Moreover, our foreign exchange rate is not stable and that has added to our cost of doing business, especially in the import of machines and their maintenance. We can just hope and pray that our foreign exchange becomes stable so that we are able to project our requirements and costs ahead. Last year, there was a time we bought raw materials at a very high rate, at about N510 to $1, and after about two months, the market rate came down drastically. We met with a great loss because our cost price and selling price were almost the same. Since then, we have been managing the situation. But clients are not as readily available as before because of the bad economy.

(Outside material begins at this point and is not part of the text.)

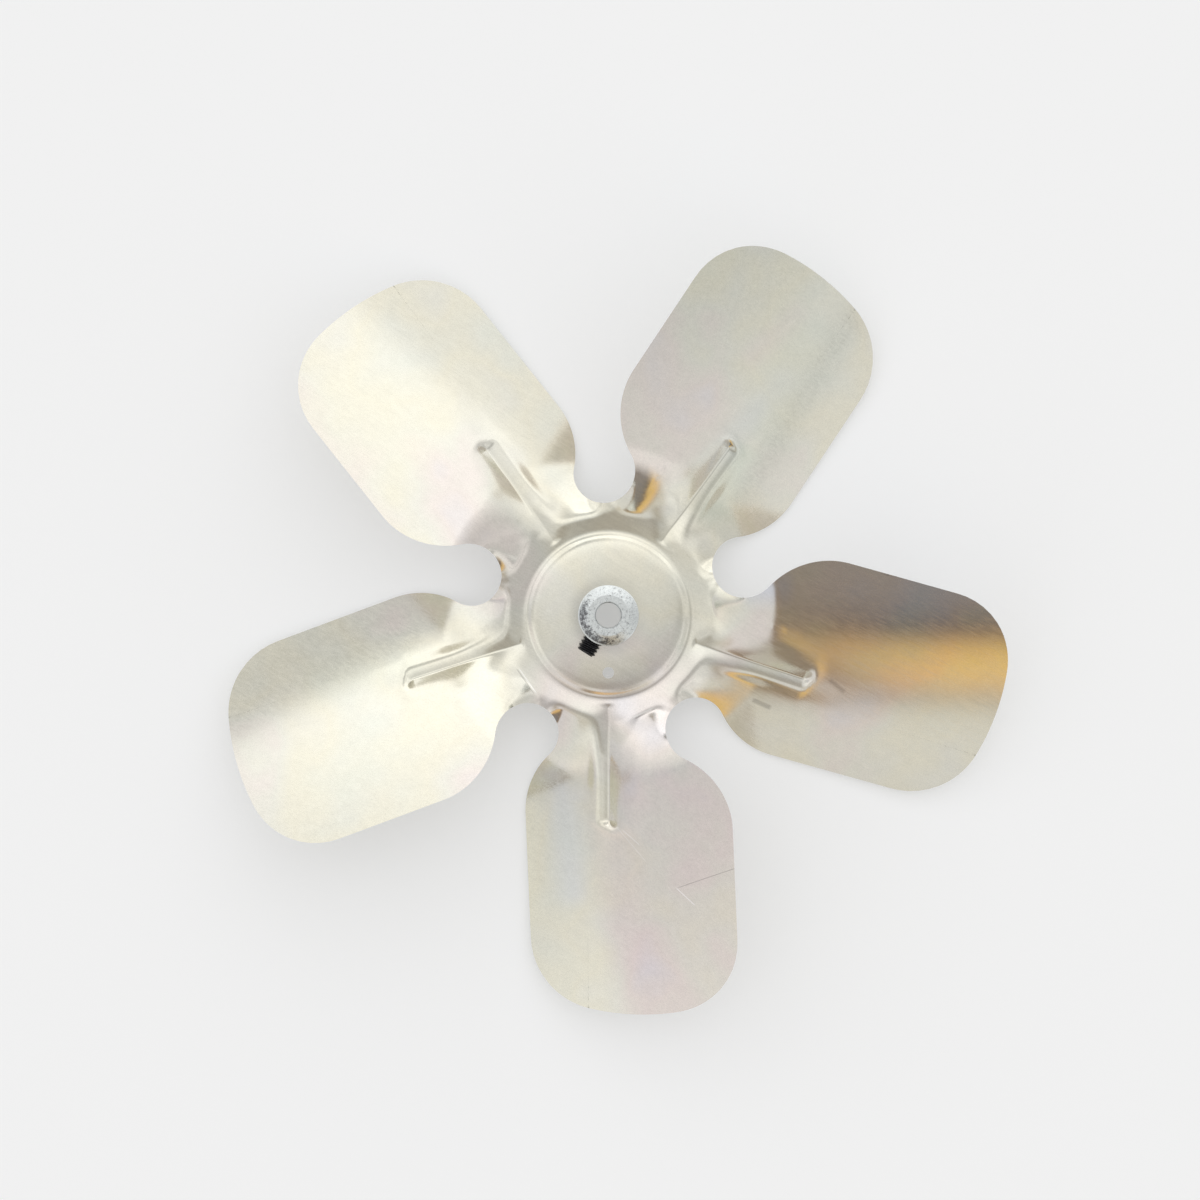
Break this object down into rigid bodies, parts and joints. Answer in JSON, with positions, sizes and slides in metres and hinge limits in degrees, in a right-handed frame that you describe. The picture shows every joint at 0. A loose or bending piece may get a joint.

Finally, lack of domestic availability of raw materials is another challenge for manufacturers like us, as we have no choice but to import raw materials. We import virtually all the raw materials and we pay 5 per cent duty over and above the high purchase prices in dollar rates. Some of the raw materials are produced here in Nigeria at Eleme Petrochemicals, Rivers State, but at times they shut down. Two years ago, they halted production for almost six months at a stretch. At times, they produce the raw materials we need but are not able to do so in the required quantities to meet the overwhelming demand. Again, we might get only one or two – low density polyethylene and high density polyethylene – out of the four raw materials we need for production. Others must still be imported.
Support to meet business challenges
We urge the government to repair the road because it costs us dearly, both in terms of higher cost of doing business on one hand, and low patronage on the other. Secondly, we would request the government to consider a reduction in interest rates for bank loans, especially from commercial banks. By the time you pay for the loan at 30-31 per cent, no profit is left for the business. That is one of the reasons I am happy dealing with GroFin, because their interest rates are lower. Also, coming to electricity, we need steady power supply. We cannot depend on a generator all the time.